Segundo Marina Bernardes, que é professora do curso de Arquitetura e Urbanismo no Centro Universitário para o Desenvolvimento do Alto Vale do Itajaí, “do ponto de vista de plano de contingência, que é uma luta que nós temos nas nossas cidades gaúchas para que as pessoas não sejam pegas de surpresa, o município precisa ter mapas com as cotas de inundação, as áreas de risco. As pessoas tinham que ter sido evacuadas na semana passada e a gente está vendo o governador afirmar hoje que não tem como resgatar todo mundo”.

Em Estrelas, a prefeitura pediu ajuda de helicópteros para resgatar pessoas ilhadas. Em Montenegro foi cancelado o transporte de pacientes pela Secretaria Municipal de Saúde. Nesta quinta-feira (2) apenas as pessoas que têm hemodiálise agendada serão transportadas.

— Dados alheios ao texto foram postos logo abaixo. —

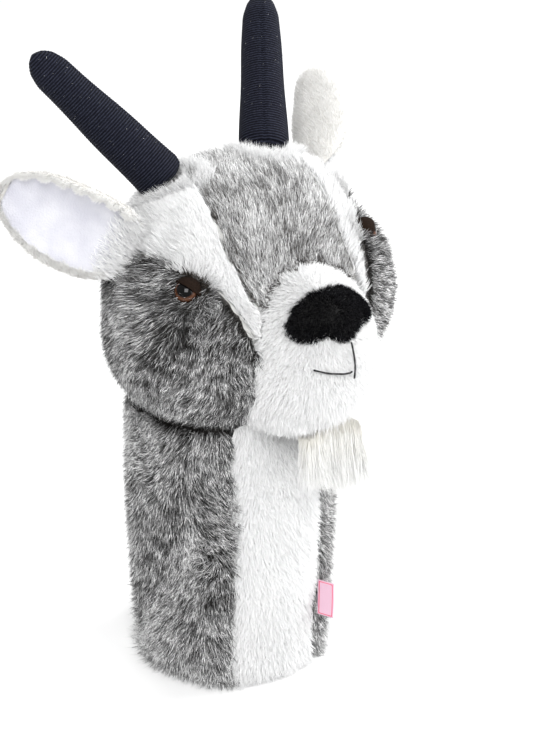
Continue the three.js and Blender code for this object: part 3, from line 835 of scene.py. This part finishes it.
def horn(name, side, material):
    base, up, facing = horn_frame(name)
    back = unit(np.cross(up, facing))
    heights = [-0.8, 1.5, 6, 35, 65, 90, 98, 103, 104.6, 105]
    radii = [9, 13.4, 14.8, 13.5, 12.2, 10.9, 8.6, 4.6, 1.4, 0.15]
    z = np.concatenate([np.arange(-0.8, 90, 0.4), 90 + 15 * np.sin(np.linspace(0, math.pi / 2, 28))])
    r = np.interp(z, heights, radii)
    for _ in range(6):
        r[1:-1] = 0.25 * r[:-2] + 0.5 * r[1:-1] + 0.25 * r[2:]
    turn = turns(64)
    rib = 0.14 * np.sin(2 * math.pi * z / RIB)[:, None]
    seam_turn = -math.pi / 2 * side
    off_seam = np.abs((turn - seam_turn + math.pi) % (2 * math.pi) - math.pi) * np.maximum(r, 1)[:, None]
    seam = -0.7 * np.exp(-((off_seam / 0.9) ** 2)) + 0.35 * np.exp(-(((off_seam - 2.0) / 0.9) ** 2))
    lump = 0.25 * np.sin(z / 9)[:, None] * np.sin(2 * turn + 1)[None]
    radius = np.maximum(r[:, None] + (rib + seam + lump) * np.clip(r / 6, 0, 1)[:, None], 0.05)
    points = (base + facing * (radius * np.cos(turn))[..., None] * MM
              + back * (radius * 1.03 * np.sin(turn))[..., None] * MM + up * (z * MM)[:, None, None])
    faces = grid_faces(len(z), len(turn), False, True)
    if np.cross(facing, back) @ up < 0:
        faces = faces[:, ::-1]
    mesh = make_mesh(f"horn_{name}_knit", points.reshape(-1, 3), faces)
    give(mesh, "along", np.repeat(z * MM, len(turn)))
    obj = add_object(f"horn_{name}_knit", mesh, f"horn_{name}", "horn_knit", material)
    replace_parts(obj, f"horn_sleeve_{name}", f"horn_fill_{name}")
    count = 260
    at = rng.integers(40, len(z) - 10, count)
    where = rng.integers(0, len(turn), count)
    roots = points[at, where]
    out = unit(roots - (base + up * (z[at] * MM)[:, None]))
    steps = unit(rng.normal(size=(count, 3, 3)) + out[:, None] * 0.2) * 0.0007
    add_strands(f"horn_{name}_lint", f"horn_{name}", "horn_knit", "grey", roots + out * 0.1 * MM, steps,
                0.12 * MM, rng.random(count), (1, 2, 2), taper=(1, 1, 0.6))


knit = knit_material()
for name, side in SIDES.items():
    horn(name, side, knit)

# ---- ears ---------------------------------------------------------------------------------------


def satin_material():
    material, tree, shader = new_material("ear_satin", (0.60, 0.60, 0.65), 0.5)
    color = ramp(tree, noise(tree, 60, 4), [(0.3, (0.47, 0.47, 0.53)), (0.7, (0.60, 0.60, 0.64))])
    feed(tree, shader, {"Base Color": color, "Sheen Weight": 0.1})
    bump(tree, noise(tree, 900), 0.0006, 0.7, shader)
    return material


EAR = dict(buried=5, length=84, half_width=31, ply=3.4, cup=34, root_power=3, tip_power=1.6)


def ear_surface(along, across, level):
    """A point of an ear in millimetres (across, towards the front, along) from where it is sewn on."""
    power = np.where(along < 0, EAR["root_power"], EAR["tip_power"])
    full = np.sqrt(np.clip(1 - np.abs(along) ** power, 0, 1))
    angle = across * full * EAR["half_width"] / EAR["cup"]
    radius = EAR["cup"] - level
    return np.stack([radius * np.sin(angle), EAR["cup"] - radius * np.cos(angle),
                     EAR["length"] * (along + 1) / 2 - EAR["buried"]], -1), full


def full_rim(band):
    """How far the back ply's edge stands in front of the ear's middle surface."""
    return np.clip((1 - band) / 0.12, 0, 1)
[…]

No município de Muçum, o prefeito Mateus Trojan (MDB) informou que a situação na área rural é desconhecida por falta de comunicação e acesso. Ele trabalhou na madrugada desta quinta em uma sala do hospital municipal. “Foi o único local que restou para fazermos alguma organização administrativa”, explicou.

 

“A gente já tinha alertado que nossas cidades não teriam mais capacidade de absorver água. Por que o governo seguiu asfaltando? Por que a gente seguiu pensando em praças que só têm áreas cinzas e não têm canteiros e jardins para poder conter essa água? Muitas cidades precisam se tornar parques alagáveis, porém as pessoas estão morando nesses parques alagáveis. Teríamos que remover a moradia de muitas regiões, garantir moradia digna para essas pessoas em lugares seguros e transformar esses espaços em lugares que vão conter essa água em episódios de chuva”, disse Marina Bernardes.